Exercise aim: Identify the lines that contain the string "this" and copy all of them.

Source data:
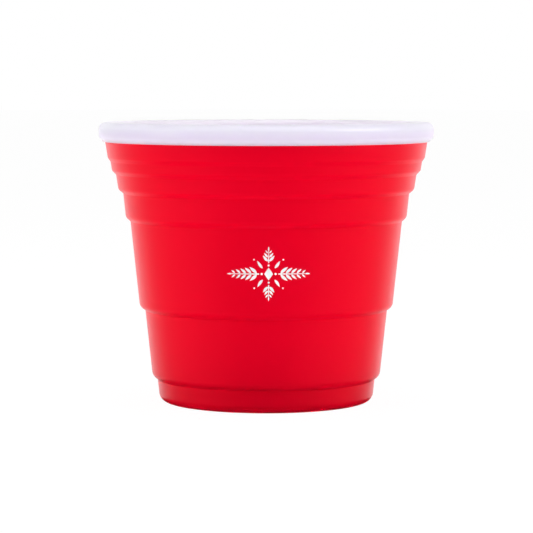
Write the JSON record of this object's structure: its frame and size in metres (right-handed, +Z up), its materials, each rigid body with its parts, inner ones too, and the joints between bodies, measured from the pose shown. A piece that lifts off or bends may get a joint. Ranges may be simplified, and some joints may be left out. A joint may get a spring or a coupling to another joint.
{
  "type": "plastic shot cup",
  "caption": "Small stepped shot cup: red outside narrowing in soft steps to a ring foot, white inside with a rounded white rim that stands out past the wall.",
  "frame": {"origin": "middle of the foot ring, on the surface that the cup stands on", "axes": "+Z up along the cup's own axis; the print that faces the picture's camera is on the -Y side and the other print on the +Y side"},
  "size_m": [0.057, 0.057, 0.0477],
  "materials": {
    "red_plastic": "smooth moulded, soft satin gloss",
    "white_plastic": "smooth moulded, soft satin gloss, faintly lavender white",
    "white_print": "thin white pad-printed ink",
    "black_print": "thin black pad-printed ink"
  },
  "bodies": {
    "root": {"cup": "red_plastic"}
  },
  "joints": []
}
==
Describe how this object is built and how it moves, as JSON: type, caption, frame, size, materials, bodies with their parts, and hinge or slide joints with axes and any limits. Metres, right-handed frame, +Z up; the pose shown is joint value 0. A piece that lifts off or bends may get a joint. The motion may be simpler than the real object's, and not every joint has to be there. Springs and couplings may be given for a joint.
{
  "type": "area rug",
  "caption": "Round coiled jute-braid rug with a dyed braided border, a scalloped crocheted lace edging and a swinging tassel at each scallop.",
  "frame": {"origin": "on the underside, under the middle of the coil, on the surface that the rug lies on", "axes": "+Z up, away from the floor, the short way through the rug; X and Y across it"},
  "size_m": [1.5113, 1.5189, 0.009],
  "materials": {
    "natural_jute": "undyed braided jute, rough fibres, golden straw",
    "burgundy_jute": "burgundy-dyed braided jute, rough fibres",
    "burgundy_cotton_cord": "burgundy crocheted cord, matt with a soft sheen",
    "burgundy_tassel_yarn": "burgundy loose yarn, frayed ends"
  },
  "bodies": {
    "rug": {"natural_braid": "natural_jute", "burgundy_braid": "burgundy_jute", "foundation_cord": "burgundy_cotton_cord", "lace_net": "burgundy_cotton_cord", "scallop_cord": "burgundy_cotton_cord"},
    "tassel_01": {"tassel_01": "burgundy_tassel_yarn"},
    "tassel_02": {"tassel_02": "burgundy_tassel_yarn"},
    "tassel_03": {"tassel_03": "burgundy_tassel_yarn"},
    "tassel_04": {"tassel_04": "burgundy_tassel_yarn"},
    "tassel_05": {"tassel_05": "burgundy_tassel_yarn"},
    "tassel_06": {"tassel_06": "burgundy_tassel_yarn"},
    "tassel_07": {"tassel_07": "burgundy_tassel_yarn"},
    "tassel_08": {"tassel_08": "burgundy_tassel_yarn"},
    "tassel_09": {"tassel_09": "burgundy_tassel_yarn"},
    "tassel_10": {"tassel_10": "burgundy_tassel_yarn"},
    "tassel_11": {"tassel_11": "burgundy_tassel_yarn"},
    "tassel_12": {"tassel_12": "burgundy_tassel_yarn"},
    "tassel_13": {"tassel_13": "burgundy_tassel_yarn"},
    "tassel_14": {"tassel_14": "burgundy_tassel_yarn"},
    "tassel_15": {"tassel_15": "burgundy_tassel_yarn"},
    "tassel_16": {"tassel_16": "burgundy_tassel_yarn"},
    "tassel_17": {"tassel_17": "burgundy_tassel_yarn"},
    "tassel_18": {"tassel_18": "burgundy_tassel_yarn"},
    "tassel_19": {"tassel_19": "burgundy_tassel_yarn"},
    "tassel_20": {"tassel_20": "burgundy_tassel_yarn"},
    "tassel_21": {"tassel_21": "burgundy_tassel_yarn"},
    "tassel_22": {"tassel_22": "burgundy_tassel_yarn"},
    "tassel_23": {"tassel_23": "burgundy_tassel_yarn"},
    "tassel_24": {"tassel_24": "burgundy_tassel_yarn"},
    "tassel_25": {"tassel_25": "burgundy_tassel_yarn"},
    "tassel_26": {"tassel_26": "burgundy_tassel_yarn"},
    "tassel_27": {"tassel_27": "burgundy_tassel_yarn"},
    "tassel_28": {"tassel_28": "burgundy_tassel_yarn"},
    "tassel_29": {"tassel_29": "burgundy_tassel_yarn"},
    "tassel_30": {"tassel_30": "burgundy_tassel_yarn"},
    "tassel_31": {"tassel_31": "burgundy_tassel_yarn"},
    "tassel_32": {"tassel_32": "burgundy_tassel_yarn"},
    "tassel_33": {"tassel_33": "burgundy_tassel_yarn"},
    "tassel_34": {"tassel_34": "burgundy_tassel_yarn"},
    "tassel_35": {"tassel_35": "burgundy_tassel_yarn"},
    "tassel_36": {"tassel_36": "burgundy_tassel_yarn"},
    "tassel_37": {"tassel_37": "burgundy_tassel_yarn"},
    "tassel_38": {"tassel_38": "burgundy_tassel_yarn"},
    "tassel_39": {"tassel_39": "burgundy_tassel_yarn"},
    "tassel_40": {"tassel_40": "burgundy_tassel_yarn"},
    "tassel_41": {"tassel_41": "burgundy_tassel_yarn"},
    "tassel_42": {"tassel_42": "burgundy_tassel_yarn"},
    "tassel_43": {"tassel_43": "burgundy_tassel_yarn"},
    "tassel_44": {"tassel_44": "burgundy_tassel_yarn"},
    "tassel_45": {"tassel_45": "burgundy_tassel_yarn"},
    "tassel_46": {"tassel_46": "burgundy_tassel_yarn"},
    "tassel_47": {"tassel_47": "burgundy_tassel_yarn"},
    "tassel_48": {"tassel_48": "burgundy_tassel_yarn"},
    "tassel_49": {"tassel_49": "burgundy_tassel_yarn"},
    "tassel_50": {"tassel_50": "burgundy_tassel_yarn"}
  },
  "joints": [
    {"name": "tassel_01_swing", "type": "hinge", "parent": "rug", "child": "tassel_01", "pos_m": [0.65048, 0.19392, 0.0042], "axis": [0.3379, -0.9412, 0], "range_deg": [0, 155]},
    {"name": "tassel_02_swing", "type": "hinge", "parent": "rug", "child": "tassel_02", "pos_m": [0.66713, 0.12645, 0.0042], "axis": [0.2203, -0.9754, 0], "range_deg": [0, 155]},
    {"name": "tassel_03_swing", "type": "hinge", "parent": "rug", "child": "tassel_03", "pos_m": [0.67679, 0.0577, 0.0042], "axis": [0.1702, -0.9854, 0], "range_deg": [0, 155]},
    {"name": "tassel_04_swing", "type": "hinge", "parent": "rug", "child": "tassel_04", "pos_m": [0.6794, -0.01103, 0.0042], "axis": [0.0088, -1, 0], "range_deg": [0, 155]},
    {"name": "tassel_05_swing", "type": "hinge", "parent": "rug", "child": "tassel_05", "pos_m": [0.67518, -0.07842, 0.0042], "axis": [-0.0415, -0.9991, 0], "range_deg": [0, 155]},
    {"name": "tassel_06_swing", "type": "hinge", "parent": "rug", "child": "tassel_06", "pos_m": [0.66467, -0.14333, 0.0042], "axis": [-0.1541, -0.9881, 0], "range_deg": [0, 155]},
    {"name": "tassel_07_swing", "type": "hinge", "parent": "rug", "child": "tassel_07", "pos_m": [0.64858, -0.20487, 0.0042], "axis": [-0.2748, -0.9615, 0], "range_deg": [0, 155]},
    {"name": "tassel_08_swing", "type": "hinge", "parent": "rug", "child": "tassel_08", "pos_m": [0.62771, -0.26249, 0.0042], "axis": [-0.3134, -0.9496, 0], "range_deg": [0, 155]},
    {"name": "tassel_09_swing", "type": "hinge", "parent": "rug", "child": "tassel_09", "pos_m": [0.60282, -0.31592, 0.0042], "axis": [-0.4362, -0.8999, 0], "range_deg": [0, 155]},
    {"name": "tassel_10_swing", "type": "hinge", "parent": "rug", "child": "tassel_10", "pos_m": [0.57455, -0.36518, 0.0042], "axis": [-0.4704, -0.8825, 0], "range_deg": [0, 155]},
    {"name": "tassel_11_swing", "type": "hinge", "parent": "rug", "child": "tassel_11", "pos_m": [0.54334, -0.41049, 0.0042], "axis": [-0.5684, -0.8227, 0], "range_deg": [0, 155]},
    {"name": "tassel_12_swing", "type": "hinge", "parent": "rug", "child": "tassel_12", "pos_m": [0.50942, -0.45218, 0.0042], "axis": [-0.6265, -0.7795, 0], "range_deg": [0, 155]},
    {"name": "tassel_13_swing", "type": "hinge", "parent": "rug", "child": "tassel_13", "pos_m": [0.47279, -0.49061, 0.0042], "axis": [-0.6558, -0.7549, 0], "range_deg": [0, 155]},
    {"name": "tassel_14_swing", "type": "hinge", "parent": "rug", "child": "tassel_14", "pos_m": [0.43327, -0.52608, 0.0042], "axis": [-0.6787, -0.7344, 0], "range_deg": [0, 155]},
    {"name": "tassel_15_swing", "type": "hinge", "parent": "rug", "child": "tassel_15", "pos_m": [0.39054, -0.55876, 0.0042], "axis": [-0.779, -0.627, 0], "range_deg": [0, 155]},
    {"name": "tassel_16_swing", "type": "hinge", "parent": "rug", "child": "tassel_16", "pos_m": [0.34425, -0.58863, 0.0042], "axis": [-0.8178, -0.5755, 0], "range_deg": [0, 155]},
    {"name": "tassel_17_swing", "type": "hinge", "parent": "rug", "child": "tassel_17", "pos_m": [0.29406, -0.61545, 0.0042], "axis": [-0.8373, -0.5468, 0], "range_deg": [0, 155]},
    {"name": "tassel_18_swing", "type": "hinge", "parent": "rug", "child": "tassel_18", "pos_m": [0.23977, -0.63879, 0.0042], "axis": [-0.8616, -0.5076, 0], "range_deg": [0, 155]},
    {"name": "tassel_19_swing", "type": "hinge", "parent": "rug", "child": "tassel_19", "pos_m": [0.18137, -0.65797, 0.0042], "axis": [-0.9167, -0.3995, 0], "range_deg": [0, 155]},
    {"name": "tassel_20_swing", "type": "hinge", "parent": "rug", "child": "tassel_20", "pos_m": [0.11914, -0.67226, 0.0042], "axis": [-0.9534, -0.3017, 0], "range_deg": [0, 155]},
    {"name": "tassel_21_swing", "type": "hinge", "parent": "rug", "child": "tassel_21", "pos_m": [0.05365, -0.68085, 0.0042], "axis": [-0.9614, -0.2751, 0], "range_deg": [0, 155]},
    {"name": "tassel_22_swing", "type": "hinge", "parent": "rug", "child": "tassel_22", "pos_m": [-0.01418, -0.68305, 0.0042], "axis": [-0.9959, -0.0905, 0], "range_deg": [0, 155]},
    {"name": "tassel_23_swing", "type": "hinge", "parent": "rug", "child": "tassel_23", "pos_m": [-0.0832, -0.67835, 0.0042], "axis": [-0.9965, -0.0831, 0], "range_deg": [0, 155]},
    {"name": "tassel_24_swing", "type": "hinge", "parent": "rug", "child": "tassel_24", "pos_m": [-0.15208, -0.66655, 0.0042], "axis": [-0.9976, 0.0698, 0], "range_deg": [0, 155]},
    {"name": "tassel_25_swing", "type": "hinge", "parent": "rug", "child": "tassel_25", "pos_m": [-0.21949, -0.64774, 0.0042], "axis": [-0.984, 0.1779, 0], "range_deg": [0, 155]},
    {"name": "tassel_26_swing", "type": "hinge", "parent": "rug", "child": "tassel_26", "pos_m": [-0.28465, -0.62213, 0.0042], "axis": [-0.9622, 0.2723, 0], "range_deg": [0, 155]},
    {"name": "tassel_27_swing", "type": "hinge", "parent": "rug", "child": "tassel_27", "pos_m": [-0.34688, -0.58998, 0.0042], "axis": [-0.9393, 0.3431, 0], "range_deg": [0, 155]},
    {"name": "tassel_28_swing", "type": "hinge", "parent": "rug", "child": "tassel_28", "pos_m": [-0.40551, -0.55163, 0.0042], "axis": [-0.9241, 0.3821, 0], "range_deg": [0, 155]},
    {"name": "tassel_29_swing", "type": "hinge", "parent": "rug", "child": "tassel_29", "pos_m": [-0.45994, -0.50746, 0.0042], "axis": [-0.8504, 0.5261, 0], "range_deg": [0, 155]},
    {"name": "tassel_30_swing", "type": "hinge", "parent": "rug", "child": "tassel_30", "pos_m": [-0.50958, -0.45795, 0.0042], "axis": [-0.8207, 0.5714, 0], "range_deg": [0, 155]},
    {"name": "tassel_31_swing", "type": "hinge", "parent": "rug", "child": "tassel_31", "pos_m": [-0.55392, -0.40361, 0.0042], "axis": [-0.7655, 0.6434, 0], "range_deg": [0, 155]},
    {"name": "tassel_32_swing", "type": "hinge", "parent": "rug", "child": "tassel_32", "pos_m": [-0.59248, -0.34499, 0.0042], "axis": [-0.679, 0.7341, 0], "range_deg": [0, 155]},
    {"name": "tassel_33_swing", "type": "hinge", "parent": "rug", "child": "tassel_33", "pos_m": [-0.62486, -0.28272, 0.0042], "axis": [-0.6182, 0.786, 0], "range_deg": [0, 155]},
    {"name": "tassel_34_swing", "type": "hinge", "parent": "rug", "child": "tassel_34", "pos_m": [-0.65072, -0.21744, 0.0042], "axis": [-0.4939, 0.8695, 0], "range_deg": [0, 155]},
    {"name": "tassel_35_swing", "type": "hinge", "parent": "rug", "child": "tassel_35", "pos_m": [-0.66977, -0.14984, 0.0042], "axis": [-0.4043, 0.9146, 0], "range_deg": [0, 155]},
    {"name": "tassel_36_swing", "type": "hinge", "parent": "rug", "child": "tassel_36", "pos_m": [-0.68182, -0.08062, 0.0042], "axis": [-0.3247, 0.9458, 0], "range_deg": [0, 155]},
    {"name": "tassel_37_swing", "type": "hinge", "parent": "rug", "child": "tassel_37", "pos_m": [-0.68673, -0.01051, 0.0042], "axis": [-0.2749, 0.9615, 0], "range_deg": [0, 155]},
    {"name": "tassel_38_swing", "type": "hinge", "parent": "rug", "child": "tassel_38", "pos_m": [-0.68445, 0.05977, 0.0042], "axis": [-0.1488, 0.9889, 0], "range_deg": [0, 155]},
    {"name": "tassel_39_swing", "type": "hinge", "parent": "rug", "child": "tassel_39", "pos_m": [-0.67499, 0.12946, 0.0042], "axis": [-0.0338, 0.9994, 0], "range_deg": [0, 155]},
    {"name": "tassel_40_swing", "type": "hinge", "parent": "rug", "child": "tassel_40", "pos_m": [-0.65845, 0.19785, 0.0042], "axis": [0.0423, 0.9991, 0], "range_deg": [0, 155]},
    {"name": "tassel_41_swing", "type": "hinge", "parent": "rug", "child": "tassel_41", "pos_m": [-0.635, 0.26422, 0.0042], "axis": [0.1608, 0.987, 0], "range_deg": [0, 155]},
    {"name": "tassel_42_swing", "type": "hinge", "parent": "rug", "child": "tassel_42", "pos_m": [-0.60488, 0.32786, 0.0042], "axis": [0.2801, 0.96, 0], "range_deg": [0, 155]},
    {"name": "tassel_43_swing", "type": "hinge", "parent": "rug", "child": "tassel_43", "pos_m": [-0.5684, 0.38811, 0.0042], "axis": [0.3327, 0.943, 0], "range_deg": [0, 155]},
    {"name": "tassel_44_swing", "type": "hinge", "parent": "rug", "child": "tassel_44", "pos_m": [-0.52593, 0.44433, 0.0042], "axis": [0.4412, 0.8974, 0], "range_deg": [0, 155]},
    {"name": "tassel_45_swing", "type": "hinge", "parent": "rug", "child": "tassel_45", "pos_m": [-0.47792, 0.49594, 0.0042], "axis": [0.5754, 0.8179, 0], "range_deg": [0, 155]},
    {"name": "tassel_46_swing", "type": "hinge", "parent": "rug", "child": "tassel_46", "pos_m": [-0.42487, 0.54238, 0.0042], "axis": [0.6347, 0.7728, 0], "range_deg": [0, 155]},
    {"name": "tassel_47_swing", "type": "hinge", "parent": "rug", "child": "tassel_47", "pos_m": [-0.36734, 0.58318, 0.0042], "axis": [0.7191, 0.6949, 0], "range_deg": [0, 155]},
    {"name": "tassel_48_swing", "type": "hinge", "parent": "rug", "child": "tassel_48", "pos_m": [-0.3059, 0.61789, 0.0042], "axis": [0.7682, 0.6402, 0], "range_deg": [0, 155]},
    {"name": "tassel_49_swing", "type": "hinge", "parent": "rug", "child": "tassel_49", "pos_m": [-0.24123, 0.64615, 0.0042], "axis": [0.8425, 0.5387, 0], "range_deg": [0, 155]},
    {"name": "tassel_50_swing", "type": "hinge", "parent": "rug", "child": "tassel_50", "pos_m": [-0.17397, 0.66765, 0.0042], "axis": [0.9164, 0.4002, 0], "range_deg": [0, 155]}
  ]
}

Written answer:
Write the JSON record of this object's structure: its frame and size in metres (right-handed, +Z up), its materials, each rigid body with its parts, inner ones too, and the joints between bodies, measured from the pose shown. A piece that lifts off or bends may get a joint. Ranges may be simplified, and some joints may be left out. A joint may get a spring or a coupling to another joint.
Describe how this object is built and how it moves, as JSON: type, caption, frame, size, materials, bodies with their parts, and hinge or slide joints with axes and any limits. Metres, right-handed frame, +Z up; the pose shown is joint value 0. A piece that lifts off or bends may get a joint. The motion may be simpler than the real object's, and not every joint has to be there. Springs and couplings may be given for a joint.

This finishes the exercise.